Antonio Albanese, da dove arriva questo libro?

«Da lontano. Ero bambino, in vacanza in un borgo nel parco delle Madonie. Un posto onesto, garbato. Avevo uno zio sempre felice, che amava ballare. Che un giorno mi ha raccontato la storia della sua prigionia e del suo ritorno a casa. Poche parole, che sono rimaste tatuate dentro di me. Solo più tardi ho scoperto che raccontavano, con la sua, la vicenda di tantissimi che, come lui, sono stati abbandonati, travolti da eventi che nemmeno hanno potuto davvero comprendere».

Nino, a modo suo, un eroe…

«Volevo scrivere la storia di un giovane eroe. Normale. Che non sapeva perché si trovava lì. Lui seguiva il re. Poi è stato abbandonato ma è riuscito ad affrontare tutta quella barbarie da solo. A piedi. In silenzio. Spinto dal desiderio di tornare alla sua armonia. Quella di casa. Quella di un equilibrio perfetto. E alla magia di un amore che l’ha sempre spronato a mettere un piede avanti all’altro».

Ci sono tratti della vita, a volte, che si possono percorrere solo a piedi, cioè con grande sacrificio…

«Attraverso questa vicenda ho voluto mandare un messaggio soprattutto ai giovani. Sono sempre affascinato dalla loro energia. Che a volte disperdono e di cui invece dovrebbero essere consapevoli. Perché tutti ce l’hanno. Questo potenziale. Anche se molti non ci credono. Sono circondato da giovani. Affascinato da loro. Ho due figli, cui il libro è dedicato, ma penso anche ai figli degli amici. A tutti i giovani. Qualcuno deve sostenerli. Non farlo è sbagliato. Sono il nostro futuro».

Una storia di guerra può contribuire alla pace?

«Sì, questo è un libro di pace. Che cerca una soluzione. Sono rimasto molto colpito al tempo della guerra nella ex Jugoslavia. Perché era talmente vicina che avremmo potuto sentire l’eco dei colpi, delle bombe, delle battaglie. Da allora in realtà i conflitti non si sono più fermati. Ora viviamo una combinazione dolorosa, atroce, terribile, che ci spaventa, ci destabilizza. La storia di questo ragazzo dovrebbe insegnarci a fidarci. Non fidarsi fa scattare la competizione, che poi si trasforma velocemente in scontro».

Da molti anni interpreta personaggi che sono diventati parte della cultura e del costume italiano. Ha pubblicato numerosi libri, dato voce, corpo e anima a molte storie cinematografiche. Un romanzo come questo, da scrittore, se lo aspettava?

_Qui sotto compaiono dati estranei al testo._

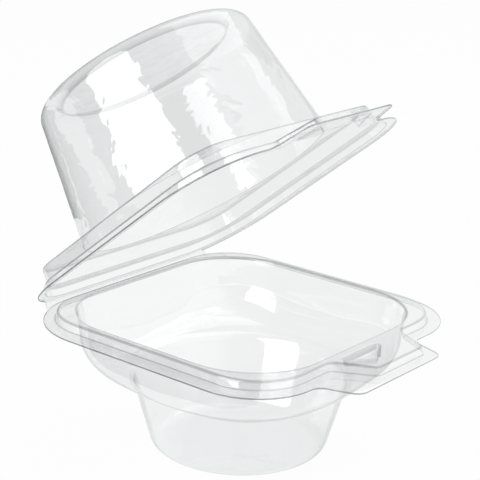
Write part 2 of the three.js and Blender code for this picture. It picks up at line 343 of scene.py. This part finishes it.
def base_film():
    """The outer surface of the cup, bowl and bead, and the top of the rim."""
    film = Film([base_rim_plan.outline(), bead_plan.outline(), bowl_plan.outline(), pocket_row()])
    slope = math.hypot(1, CUP_TAPER)
    centre = CUP_BOTTOM + CUP_TAPER * CUP_FILLET - CUP_FILLET * slope
    for share in BOTTOM_RINGS:
        film.circle(centre * share, 0)
    for a in bend(-90, -math.degrees(math.atan(CUP_TAPER))):
        film.circle(centre + CUP_FILLET * math.cos(a), CUP_FILLET + CUP_FILLET * math.sin(a))
    neck = CUP_BOTTOM + CUP_TAPER * NECK_HEIGHT
    for z in np.linspace(CUP_FILLET + 1, NECK_HEIGHT - 2 * TIGHT_BEND, CUP_WALL_RINGS):
        film.circle(CUP_BOTTOM + CUP_TAPER * z, z)
    for a in bend(SHOULDER_START, 0, SHOULDER_STEPS):
        z = SHOULDER_HEIGHT - (SHOULDER_HEIGHT - NECK_HEIGHT) * math.sin(a)
        film.blend(bowl_plan.outline(BOWL_DRAFT), neck, 1 - math.cos(a), z)
    top = RIM_HEIGHT + BEAD_HEIGHT
    for z in np.linspace(SHOULDER_HEIGHT, top - TIGHT_BEND - SHEET, BOWL_WALL_RINGS)[1:-1]:
        film.ring(bowl_plan.outline(BOWL_DRAFT * (top - z) / (top - SHOULDER_HEIGHT)), z)
    radius = TIGHT_BEND + SHEET
    for a, painted_shade in tight_bend(0, 90):
        film.ring(bowl_plan.outline(radius * math.cos(a) - radius), top - radius + radius * math.sin(a), painted_shade)
    add_bead_and_rim(film, 0, top, RIM_HEIGHT, base_rim_plan)
    return film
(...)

«Ci ho messo molti anni a scriverlo. Avevo cominciato mettendo nero su bianco una sceneggiatura per un film. Poi un’amica mi ha detto che una storia come questa avrebbe potuto anche essere raccontata in forma di romanzo. E allora ho dato voce a un giovane che parli a tutti i giovani, che li guidi alla scoperta della loro forza interiore. Non è una questione di bontà ma di gioia e di condivisione».